Historically, mills tended to be located along rivers and streams. Kirklees Brook runs to the west of Brandlesholme and in the 18th century mills stood on the site of the old Kirklees Bleachworks, now demolished and redeveloped into a new housing estate named Miller Brook. In 1884, a French chemist, Hilaire de Charbonnet, Comte de Chardonnay, moved to the area to work on a cellulose-based fabric that became known as "Chardonnay silk". A forerunner of rayon it was an attractive cloth, but like celluloid it was very flammable. Eventually, following numerous accidents, it was taken off the market. More recently the mill was known locally as Courtaulds after the textile company who took over the site in 1962. Its occupation, latterly as a dyehouse, ended in 1980.

==Housing==
To the west of Brandlesholme Road lies the Garside estate, a sizeable council-housing estate of terrace houses, a small middle class area along Birks Drive and a middle class estate encapsulating Bankhouse Road. To the east, two further sizeable additional estates exist, one encapsulating Trimingham Drive and Hunstanton Drive and the other Rudgwick Drive and Springside View. A second council-housing estate lies south of Brandlesholme on Woodhill Road. The latest housing development in the area is at the bottom of Garside Hey Road. Named Miller Brook, this new development is located besides Kirklees Brook between Brandlesholme and the neighbouring town of Tottington.

==Schools==
Local primary schools include Our Lady of Lourdes RC Primary School, Old Hall Primary School and Woodbank Primary School. Brandlesholme County Primary School previously existed until the late 1990s, when it was demolished as a result of demographic change in the area.

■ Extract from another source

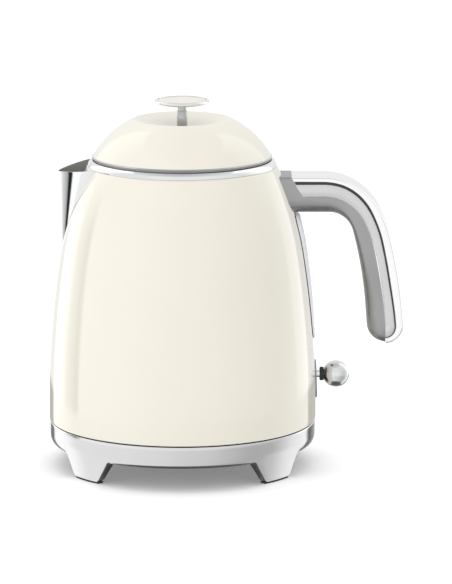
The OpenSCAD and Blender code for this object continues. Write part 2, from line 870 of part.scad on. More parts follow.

Brandlesholme is served by Tottington High School, Woodhey High School and Elton High School in terms of secondary education, but many students attend church-aided secondary schools, St Gabriel's High School or Bury Church of England High School or the private Bury Grammar School in the town centre.

==Shops & services==
There is a small selection of shops in Brandlesholme Shopping Precinct, known locally as the 'Top Shops'. They include a Tesco Express convenience store, a sandwich takeaway and bakery, hairdresser's, chemist's, English fish and chip shop, Chinese takeaway, pizza parlour, florist and an off licence. A newsagents, Welcome Newsagents, is located further south next to Woodbank School.

Brandlesholme has the Prospect Service Station, which houses a Spar convenience store and a Subway branch to the south and also the Brandlesholme Service Station to the north which borders with Greenmount. A cattery exists at Brandlesholme Hall Farm.

==Economy==
William Hare Group has its headquarters in Brandlesholme. It is an independent steel design and fabrication company in the UK with an annual turnover in excess of £190 million.

==Recreation==
Peel Tower can be seen from Brandlesholme.
The area is home to three children's parks: Hunstanton Park, located within walking distance of Burrs Country Park; Purbeck Park, on the Rudgwick estate; and Brandlesholme Park, a newly created facility on the land of the old primary school.

===Burrs Country Park===
About a mile from the centre of Bury is Burrs Country Park which covers an area once housing the mill complex of the Burr and Higher Woodhill cotton mills. Situated on both sides of the River Irwell, it is overlooked by Castlesteads, an Iron Age/Roman settlement and hill fort and one of only four Scheduled Ancient Monuments in Bury. The local public house, the Brown Cow, is one of the oldest buildings in Bury. A number of sculptures that form part of the Irwell Sculpture Trail are located within the park, which is the base for the Burrs Activity Centre where a popular sport is canoeing. The East Lancashire Railway runs through the park. The latest addition is a Caravan Club caravan and camping site and the adjacent showground is used by the Bury Show and similar events.

===Sport===
Local sports teams include Woodbank Cricket Club and Brandlesholme Warriors. Established in 1935, Woodbank Cricket Club team play in the Lancashire County League. Its ground, Kenyon's is named after a local family who were involved when the club was established, and supported it for many subsequent years. Brandlesholme Warriors are a local junior football club.

==Landmarks==
===Brandlesholme Old Hall===
Grade II 13th Century Listed Building located in the north of the borough.
In the time of Henry I it was the residence of bailiff to Montbegon and later de Lacey lands whose name was Brandlesholme. By marriage, the house descended to Greenhalghs who remained for 11 generations till 1730s.
Post Code BL8 4LS

===Cruck Barn===
North East of Brandlesholme Old Hall. Possibly 16th Century, constructed from roughly cut local sandstone, coursed externally only. Gables of brick. Entry in middle of each side. Stone slab roof on 3 massive cruck trusses.